Despite Hun Sen’s frequent praise for China’s no-strings-attached assistance, cables from the US’s Phnom Penh Embassy indicate that the relationship is complicated by history. Rodley wrote that Hun Sen “does not forget” the role played by China in supporting, along with the US, the Khmer Rouge-led opposition government that occupied Cambodia’s seat at the United Nations until 1991.

Another cable (06PHNOMPENH696) from April 2006 documented the Cambodian government’s apparent unhappiness over the rates of interest on Chinese loans offered that year, which were disadvantageous compared to similar loans from Japan. “The Cambodians wanted 1-3% [interest] but the Chinese did not agree,” the author of the US cable noted.

A later dispatch (09PHNOMPENH956) noted that a high proportion of these loans went towards supporting projects being built by Chinese companies. Some projects, such as hydropower dams, are built on build-operate-transfer agreements that allow for Chinese control over a set period – usually 40 or 50 years.

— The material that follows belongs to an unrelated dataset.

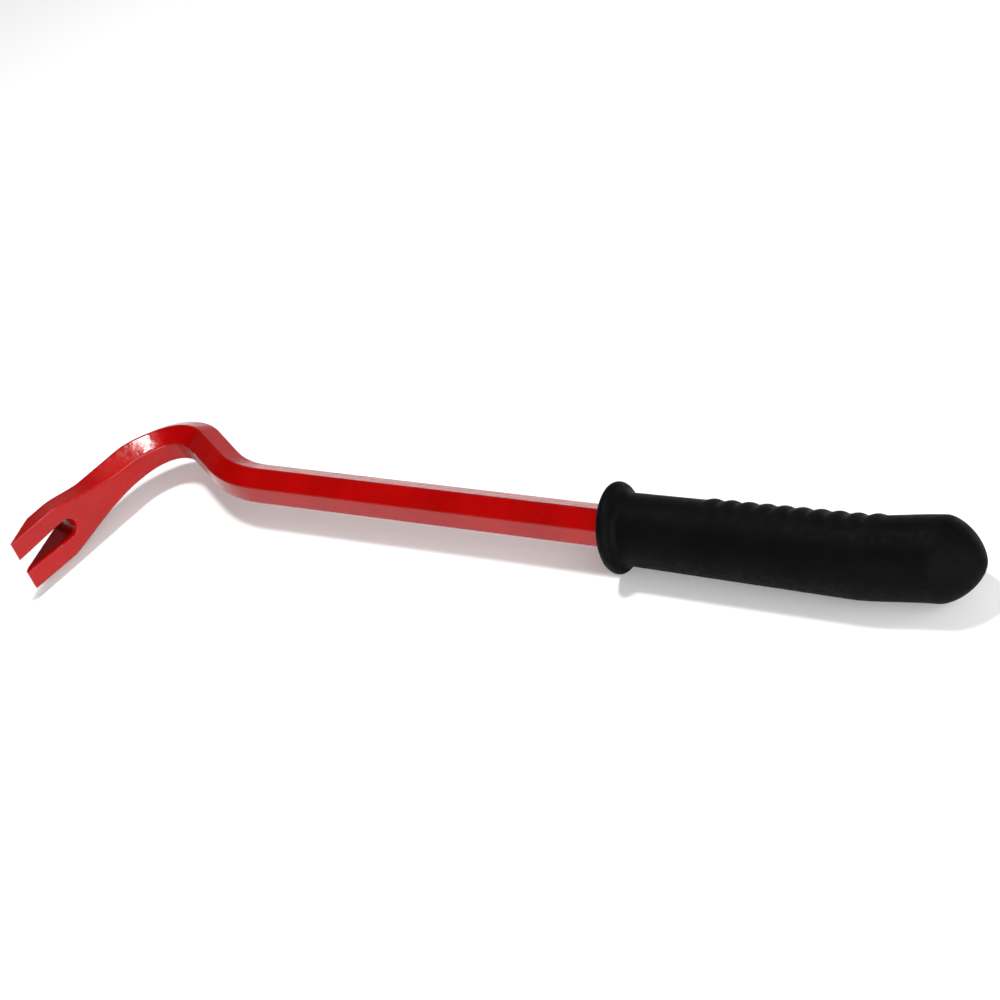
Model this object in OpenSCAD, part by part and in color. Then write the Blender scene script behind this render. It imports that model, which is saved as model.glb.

“The RGC inherently does not trust its big friends, China included,” Rodley concluded in her cable. “We expect, therefore, that Cambodia will continue to play its balancing act among great powers as it charts its own course in the future.”

In some ways, the situation mirrors both the late pre-colonial era, when the Khmer kings sought to counterbalance the influence of Thailand and Vietnam, and the 1950s and 1960s, when then-Prince Norodom Sihanouk danced a tightrope between the two opposing Cold War blocs.

Surveying the rise of China in its Cambodian annus mirabilis of 2009, Chea Vannath, a Phnom Penh-based political analyst, agreed that it was natural for a country of Cambodia’s size to hedge a little. “As a sovereign government, Cambodia needs aid from both sources,” she said. “It is eager to strike a balance.”